También representa desde 2019 a Muguette Baudat, madre del supuesto asesino y suicida de la noche del 4 de mayo de 1998.

El 13 de diciembre de 2019, Sgrò solicitó el acceso al expediente completo del Tribunal Vaticano, y señaló numerosas “lagunas” en la reconstrucción de los hechos y la posibilidad de presentar “nuevas pruebas”.

La escena del crimen estaba contaminada, se contaron más de veinte personas en el lugar de los hechos sin guardapolvos, guantes ni zapatos. Las autopsias se realizaron con una urgencia injustificada, solo en presencia de los peritos del Vaticano; la pericia sobre la supuesta carta de Cédric que sugiere un gesto imprudente se realizó sobre una fotocopia y no sobre la original; una carta que, además, pasó por un número considerable de manos antes de ser entregada a Muguette Baudat, la madre de Cédric”, señala Sgrò entre las múltiples razones que justifican reabrir la investigación.

También remarcó un hecho muy llamativo: esa triple muerte, junto con la desaparición del Orlandi y el atentado contra Juan Pablo II, es uno de los pocos casos que el Vaticano ha investigado solo, puertas adentro, sin delegarlo a la justicia italiana.

“Esta vez, a pesar de la presencia de tres personas asesinadas y de la evidente inexperiencia de los investigadores vaticanos, se decidió cerrar las puertas y tratar el asunto confidencialmente desde dentro. ¿Por qué? ¿Qué información no debía salir del Estado?”, se interroga.

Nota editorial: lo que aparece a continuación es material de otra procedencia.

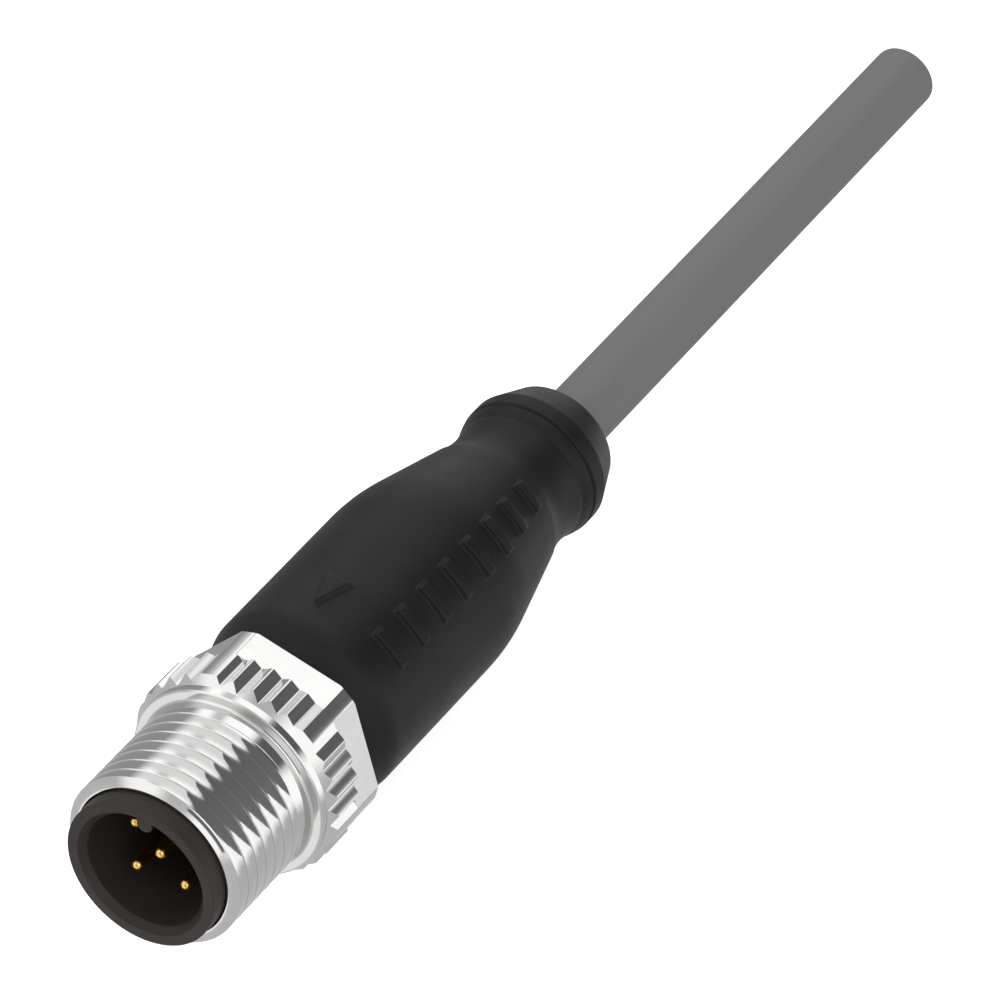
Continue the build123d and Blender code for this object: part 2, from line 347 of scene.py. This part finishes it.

Las autoridades de la Santa Sede demoraron casi dos años en responderle. Lo hicieron a través del secretario de Estado vaticano, Pietro Parolin, quien pidió a la Corte que prestase “especial atención” a la solicitud de acceso al expediente.

Eso ocurrió el 30 de marzo de 2021 y desde ese día Sgró y la madre de Tournay siguen esperando.

Cuando se cumplen 25 años de las muertes, la abogada no está dispuesta a desistir de su reclamo. “La familia de Cédric Tornay quiere la verdad. Quiere saber qué pasó realmente esa maldita noche”, dice.

En los tiempos vaticanos, un cuarto de siglo equivale apenas a un segundo.